Today, my father is a full-time substitute teacher at Salem High School. He loves going to school every day and interacting with the students and the faculty. They challenge him (in a positive way) and help him remain young at heart. No job at the school is above him. He’d mop the floor if they asked him to. He’s contributing in his own way. He’s healthier physically and sharper mentally. He believes he’s making a difference. At age seventy-five, he has managed to find his calling in life. Isn’t that amazing? Most importantly, my dad has finally found meaning and purpose in life. I honestly haven’t seen him this happy and fulfilled in the last twenty years.
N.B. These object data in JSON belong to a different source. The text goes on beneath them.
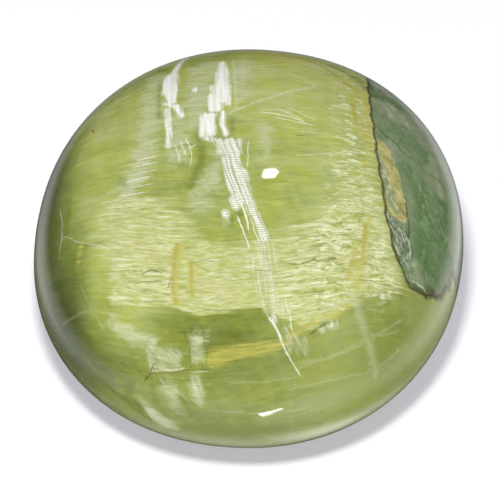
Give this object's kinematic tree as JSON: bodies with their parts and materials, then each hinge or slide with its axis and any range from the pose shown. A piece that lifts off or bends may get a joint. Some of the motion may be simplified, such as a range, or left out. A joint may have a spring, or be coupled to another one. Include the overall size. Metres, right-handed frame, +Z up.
{
  "type": "oval opal cabochon",
  "caption": "Oval gemstone cabochon with a high polished dome, a rounded flank and a flat base, green and silky with darker host rock at one side.",
  "frame": {"origin": "middle of the flat base, on the surface the stone rests on", "axes": "+X across the stone towards its host rock side, +Y along the stone, +Z up through the crown of the dome"},
  "size_m": [0.0122, 0.0136, 0.0069],
  "materials": {
    "opal": "high polish, yellow-green silky opal with white streaks, cream fibres, yellow stains and grey-green host rock"
  },
  "bodies": {
    "root": {"opal_cabochon": "opal"}
  },
  "joints": []
}
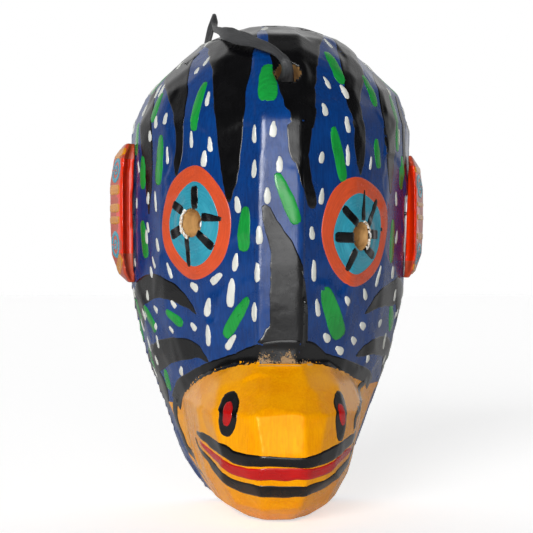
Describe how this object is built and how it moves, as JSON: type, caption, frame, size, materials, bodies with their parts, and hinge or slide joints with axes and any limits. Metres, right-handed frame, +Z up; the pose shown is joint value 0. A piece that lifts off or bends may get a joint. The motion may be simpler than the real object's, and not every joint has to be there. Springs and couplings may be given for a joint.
{
  "type": "carved wooden face mask",
  "caption": "Carved wooden animal face mask with a hollow back, drilled eye holes, two ears nailed to its sides and a leather thong, painted in bright enamels.",
  "frame": {"origin": "lowest point of the middle of the open back's rim, in the plane that the rim lies in", "axes": "+Z up the mask, +Y out of the open back towards the wearer or the wall, +X to the right as the face is looked at"},
  "size_m": [0.1675, 0.1178, 0.2578],
  "materials": {
    "mask_shell": "gloss enamel paint over carved wood",
    "left_ear": "gloss enamel paint over carved wood",
    "right_ear": "gloss enamel paint over carved wood",
    "nail": "painted over wire nail",
    "leather": "dry black leather"
  },
  "bodies": {
    "root": {"mask_shell": "mask_shell", "left_ear": "left_ear", "right_ear": "right_ear", "left_ear_nail": "nail", "right_ear_nail": "nail", "hanging_thong": "leather", "thong_knot": "leather"}
  },
  "joints": []
}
Every few weeks, my dad will thank me for encouraging him to seek meaning and purpose. The nudge, while simple, was all he needed.
So why did I tell my dad’s story? I feel it’s our generation’s responsibility to help our parents and elders find meaning and purpose should they need a compass. They paved the way for us and now we’re standing on their shoulders. There’s so much we can learn from them. There’s a good chance that we’ll want the same support and guidance from future generations. Helping boomers find a new north star might be one of the biggest untapped opportunities that not enough smart people are focused on. Sure, there might be economic upside in cracking this nut, but I feel there are far larger benefits: less-depression, more quality time with loved ones, better relationships, more independence, healthier bodies and minds, and hopefully longer lives. That seems like a no-brainer to me.